Develop a spreadsheet which details your FUM in each sector and the fees receivable against those sectors. Then, simply model – say to the left of the FUM sectors on the spreadsheet – various levels of sector declines and the impact on fees. For example, given that in recent times domestic and international markets tend to move in-step with each other, you can model a 10% decline in Australian and international equities and examine the impact on fees. The same might be said for other listed assets such as property funds and the like. Calculate higher levels of decline and note the impact on fees all the way to the ‘bottom line’.
Build in your break-even point as part of the analysis so you can at a glance know where that point is in terms of market declines. A well constructed spreadsheet of this type can become a permanent tool to help you understand how your business will behave under certain market conditions. If it really is well constructed, in terms of cell calculations, you need only enter the ‘Current’ FUM data on say a monthly basis.

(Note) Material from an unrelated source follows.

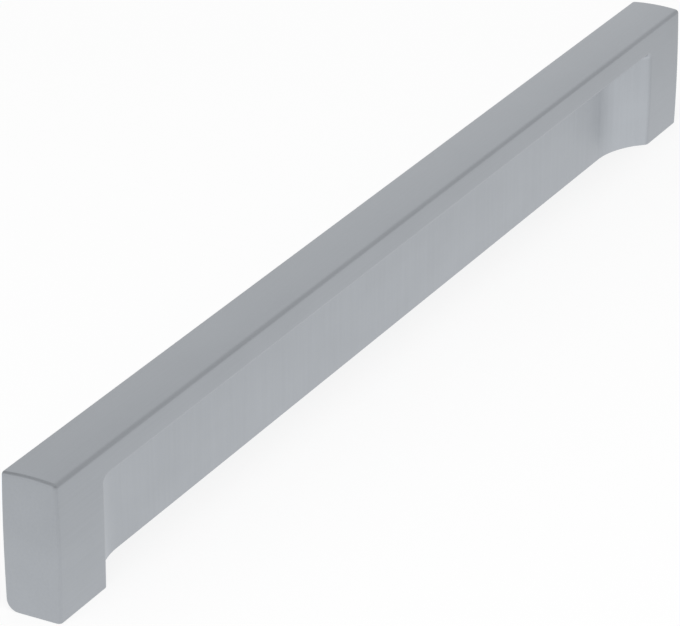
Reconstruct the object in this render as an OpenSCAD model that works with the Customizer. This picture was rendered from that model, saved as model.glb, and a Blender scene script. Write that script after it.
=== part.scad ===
// Furniture pull handle, one zinc die casting, shown standing on its mounting face.
// The bar runs along X, the finger side faces -Y and the mounting face is Z = 0.
// Its outer faces swell a little, and the finger side is hollowed out under a lip,
// with a scooped end at each foot.

/* [Bar] */
// Distance between the centres of the two screw holes
hole_spacing = 192; // [96:32:320]
// Length of each foot along the bar, measured on the finger side
foot_l = 11.7; // [11:0.1:20]
// Width of the bar from finger side to back, at its widest
bar_w = 9.3; // [8.3:0.1:14]
// Height of the bar above the mounting face
bar_h = 21.6; // [18:0.1:32]

/* [Swell and edges] */
// Rise of the top face above its long edges
top_swell = 0.3; // [0.1:0.05:0.6]
// Swell of the front and back faces between top and bottom
side_swell = 0.2; // [0.1:0.05:0.5]
// Radius of the long edges of the top face
long_edge_r = 0.4; // [0.3:0.05:1]
// Radius of the edges round the end faces
end_edge_r = 0.5; // [0.3:0.05:1]
// Radius of the long lower edge at the back
back_foot_r = 1.8; // [0.8:0.1:2.2]

/* [Finger recess] */
// Depth of the recess behind the widest part of the finger side
recess_d = 4.9; // [3.5:0.1:5.2]
// Height of the lip above the recess, up to the top of the bar
lip_h = 4.1; // [3:0.1:6]
// Radius of the scooped end at each foot, seen from above
scoop_r = 13.6; // [9:0.1:18]
// Radius of the corner between the lip and the wall of the recess
root_r = 1; // [0.5:0.1:2]
// Radius of the lower edge of the lip
lip_edge_r = 0.4; // [0.2:0.05:0.8]

/* [Screw holes] */
// Radius of each hole, the core of an M4 thread
tap_r = 1.65; // [1.25:0.05:2.1]
// Depth of each screw hole at full width
hole_depth = 12; // [8:0.5:14]
// Width of the chamfer at the mouth of each screw hole
mouth_chamfer = 0.4; // [0.2:0.1:0.6]
// Angle of the drill point at the end of each screw hole
drill_angle = 118; // [90:1:140]

/* [Hidden] */

// Facets of a full turn, on small rounds, on the scoops and on the shallow swell
small_facets = 64;
scoop_facets = 180;
swell_facets = 1440;
// How far a cutter runs past the surface that it cuts
over = 1;
// How far the waste of a rounded corner reaches, in radii
reach = 1.2;
// How far a round stands past the faces that it joins, so that it crosses them cleanly
bite = 0.002;

// Radius of an arc that rises by rise over a chord
function arc_r(chord, rise) = (chord * chord / 4 + rise * rise) / (2 * rise);

// Half the chord of a circle of radius r at the distance off from its centre
function across(r, off) = sqrt(r * r - off * off);

end_x = (hole_spacing + foot_l) / 2;
front_y = -bar_w / 2;
back_y = bar_w / 2;
mid_z = bar_h / 2;
wall_y = front_y + recess_d;
lip_z = bar_h - lip_h;

top_r = arc_r(bar_w, top_swell);
side_r = arc_r(bar_h, side_swell);
// Centres of the three swell arcs in the cross section, as [y, z]
top_c = [0, bar_h - top_r];
front_c = [front_y + side_r, mid_z];
back_c = [back_y - side_r, mid_z];

// Distance from the middle of the bar to the line where a scoop leaves the wall
scoop_x = end_x - foot_l - across(scoop_r, scoop_r - recess_d);
// Distance from the middle of the bar to where the flat underside of the lip ends in front
lip_x = scoop_x + across(scoop_r - root_r, scoop_r - recess_d);

// Point at r1 from c1 and r2 from c2, to the left of the way from c1 to c2
function meeting(c1, r1, c2, r2) =
    let (gap = c2 - c1, span = norm(gap))
    let (along = (r1 * r1 - r2 * r2 + span * span) / (2 * span))
    c1 + (gap * along + [-gap[1], gap[0]] * across(r1, along)) / span;

// Point of the circle round c that lies in the direction of p
function on_circle(c, r, p) = c + (p - c) * r / norm(p - c);

// Extrudes a shape drawn in [y, z] along the bar
module along_bar(length)
    rotate([90, 0, 90]) linear_extrude(height = length, center = true) children();

// Drum round an axis along the bar, whose outside is one swollen face with rounded rims
module drum(radius, centre)
    translate([0, centre[0], centre[1]]) rotate([0, 90, 0])
        rotate_extrude($fn = swell_facets) {
            translate([0, -end_x]) square([radius - end_edge_r, 2 * end_x]);
            translate([0, end_edge_r - end_x]) square([radius, 2 * (end_x - end_edge_r)]);
            for (end = [-1, 1])
                translate([radius - end_edge_r, end * (end_x - end_edge_r)])
                    circle(r = end_edge_r, $fn = small_facets);
        }

// What a round of radius r round c takes off the corner between its points p and q
module corner_waste(c, r, p, q)
    difference() {
        polygon([c, c + reach * (p - c), c + reach * (p + q - 2 * c), c + reach * (q - c)]);
        translate(c) circle(r = r, $fn = small_facets);
    }

// Waste of the long edge between the top face and the back face
module top_edge_waste() {
    inset = long_edge_r - bite;
    c = meeting(back_c, side_r - inset, top_c, top_r - inset);
    corner_waste(c, long_edge_r, on_circle(top_c, top_r, c), on_circle(back_c, side_r, c));
}

// Waste of the long edge between the back face and the mounting face
module back_foot_waste() {
    inset = back_foot_r - bite;
    c = [back_c[0] + across(side_r - inset, mid_z - inset), inset];
    corner_waste(c, back_foot_r, on_circle(back_c, side_r, c), [c[0], 0]);
}

// Waste of the lower edge of the lip
module lip_edge_waste() {
    inset = lip_edge_r - bite;
    c = [front_c[0] - across(side_r - inset, lip_z + inset - mid_z), lip_z + inset];
    corner_waste(c, lip_edge_r, on_circle(front_c, side_r, c), [c[0], lip_z]);
}

// The bar before it is hollowed: three swollen faces, square ends and a flat mounting face
module bar()
    difference() {
        intersection() {
            drum(top_r, top_c);
            drum(side_r, front_c);
            drum(side_r, back_c);
            translate([-end_x - over, -bar_w, 0]) cube([2 * (end_x + over), 2 * bar_w, bar_h + over]);
        }
        along_bar(2 * (end_x + over)) {
            top_edge_waste();
            mirror([1, 0]) top_edge_waste();
            back_foot_waste();
        }
    }

// Section of the recess, as [distance from a scoop's axis, z], open below
module recess_section() {
    translate([0, -over]) square([scoop_r, lip_z - root_r + over]);
    translate([0, -over]) square([scoop_r - root_r, lip_z + over]);
    translate([scoop_r - root_r, lip_z - root_r]) circle(r = root_r, $fn = small_facets);
}

// Finger recess: the section drawn straight between the scoops and turned round each of them
module recess()
    translate([0, wall_y - scoop_r, 0]) {
        along_bar(2 * scoop_x) recess_section();
        for (side = [-1, 1])
            translate([side * scoop_x, 0, 0]) rotate_extrude($fn = scoop_facets) recess_section();
    }

// Drilled hole with a chamfered mouth, opening downwards at Z = 0
module screw_hole()
    rotate_extrude($fn = small_facets) polygon([
        [0, -over],
        [tap_r + mouth_chamfer + over, -over],
        [tap_r, mouth_chamfer],
        [tap_r, hole_depth],
        [0, hole_depth + tap_r / tan(drill_angle / 2)]
    ]);

module handle()
    color("silver") difference() {
        bar();
        recess();
        along_bar(2 * lip_x) lip_edge_waste();
        for (side = [-1, 1]) translate([side * hole_spacing / 2, 0, 0]) screw_hole();
    }

handle();
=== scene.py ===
import math

import bmesh
import bpy
from mathutils import Euler, Matrix, Vector


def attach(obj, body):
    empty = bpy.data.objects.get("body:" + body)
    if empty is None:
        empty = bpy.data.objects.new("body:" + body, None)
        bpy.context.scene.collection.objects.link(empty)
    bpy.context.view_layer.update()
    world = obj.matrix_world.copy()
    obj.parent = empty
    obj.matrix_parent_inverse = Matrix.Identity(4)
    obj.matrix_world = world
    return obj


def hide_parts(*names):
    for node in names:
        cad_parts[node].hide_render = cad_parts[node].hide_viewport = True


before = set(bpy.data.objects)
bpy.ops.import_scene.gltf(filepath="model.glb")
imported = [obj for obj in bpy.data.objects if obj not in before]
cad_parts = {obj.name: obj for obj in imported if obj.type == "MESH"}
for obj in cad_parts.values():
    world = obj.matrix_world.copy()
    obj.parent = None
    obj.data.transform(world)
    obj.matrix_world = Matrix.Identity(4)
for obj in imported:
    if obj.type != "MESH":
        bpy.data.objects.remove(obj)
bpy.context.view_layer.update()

# The handle's sizes in millimetres, as in the part's source, apart from the lip: it is 4.1 high
# there, and the photograph shows it a little higher.
HOLE_SPACING = 192.0
FOOT_L = 11.7
BAR_W = 9.3
BAR_H = 21.6
TOP_SWELL = 0.3
SIDE_SWELL = 0.2
BACK_FOOT_R = 1.8
RECESS_D = 4.9
LIP_H = 4.5
SCOOP_R = 13.6
ROOT_R = 1.0
TAP_R = 1.65
HOLE_DEPTH = 12.0
MOUTH_CHAMFER = 0.4
DRILL_ANGLE = 118.0

# Polishing rounds the edges a little more than the part's source does: the edges of the ends,
# the front edge of the top face, and the rim of the finger recess all the way round.
END_EDGE_R = 0.6
FRONT_EDGE_R = 0.6
BACK_EDGE_R = 0.4
RIM_R = 0.6
# How far the rounding reaches from the upright rim of a scoop, as a share of RIM_R. The surface
# turns there through less than the right angle that it turns through at the lip.
SCOOP_RIM_SHARE = 0.7
# Steps along a corner of the rim and along the foot's round, and facets across each rounding.
RIM_CORNER_STEPS = 8
FOOT_STEPS = 8
EDGE_SEGMENTS = 6
# Edges sharper than this belong to the rim, and those sharper than the second stay crisp.
RIM_ANGLE = 20
CRISP_ANGLE = 30

# The M4 thread of the screw holes. The inner radius reaches into the bore, for a clean cut.
THREAD_PITCH = 0.7
THREAD_ANGLE = 60
THREAD_MAJOR_R = 2.0
THREAD_INNER_R = 1.6
THREAD_ROOT_FLAT = 0.0875
THREAD_TURNS = 13
# Degrees that keep the facets of the thread off those of the bore.
THREAD_OFFSET = 5

MM = 0.001
# How far a cutter runs past the surface that it cuts, and how close counts as touching.
OVER = 1.0
CLOSE = 0.001
# How far the card lies below the handle, so that the two never coincide.
CARD_DROP = 0.1
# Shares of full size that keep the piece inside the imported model's box. That model's swollen
# back is made of flats, which stop 12 microns short of the true swell.
INSIDE = (0.99996, 0.9973, 0.99996)

END_X = (HOLE_SPACING + FOOT_L) / 2
FRONT_Y = -BAR_W / 2
BACK_Y = BAR_W / 2
MID_Z = BAR_H / 2
WALL_Y = FRONT_Y + RECESS_D
LIP_Z = BAR_H - LIP_H


def arc_radius(chord, rise):
    """Radius of an arc that rises by rise over a chord."""
    return (chord * chord / 4 + rise * rise) / (2 * rise)


def across(radius, off):
    """Half the chord of a circle at the distance off from its centre."""
    return math.sqrt(radius * radius - off * off)


def meeting(c1, r1, c2, r2):
    """Point at r1 from c1 and r2 from c2, to the left of the way from c1 to c2."""
    gap = c2 - c1
    span = gap.length
    along = (r1 * r1 - r2 * r2 + span * span) / (2 * span)
    return c1 + (gap * along + Vector((-gap.y, gap.x)) * across(r1, along)) / span


TOP_R = arc_radius(BAR_W, TOP_SWELL)
SIDE_R = arc_radius(BAR_H, SIDE_SWELL)
# Centres of the swell arcs in the cross section, and its front upper corner, as (y, z).
TOP_C = Vector((0, BAR_H - TOP_R))
FRONT_C = Vector((FRONT_Y + SIDE_R, MID_Z))
BACK_C = Vector((BACK_Y - SIDE_R, MID_Z))
FRONT_CORNER = meeting(TOP_C, TOP_R, FRONT_C, SIDE_R)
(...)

The key thing about building your business’ cash flow ‘barometer’ on a spreadsheet is to have an understanding of what you want it to tell you. With almost twenty years in professional practice I can attest that this is one of the best business management tools you can have at your side. It really does give you much greater confidence in knowing what impact markets will have on your business.
With thanks to a former US Secretary of State (Rumsfeld, D.), from a financial planning business perspective, there should not be ‘unknown unknowns’. There should not be unforeseen market movements or at least you shouldn’t get caught asleep at the cash flow wheel when they arrive. We all know markets go up and down and it’s the downside that you must know about in terms of its impact on your business’ cash flow.
By building a quality spreadsheet analysis of your present and forecast cash flow which models the impact of market declines, you will only ever have ‘known unknowns’.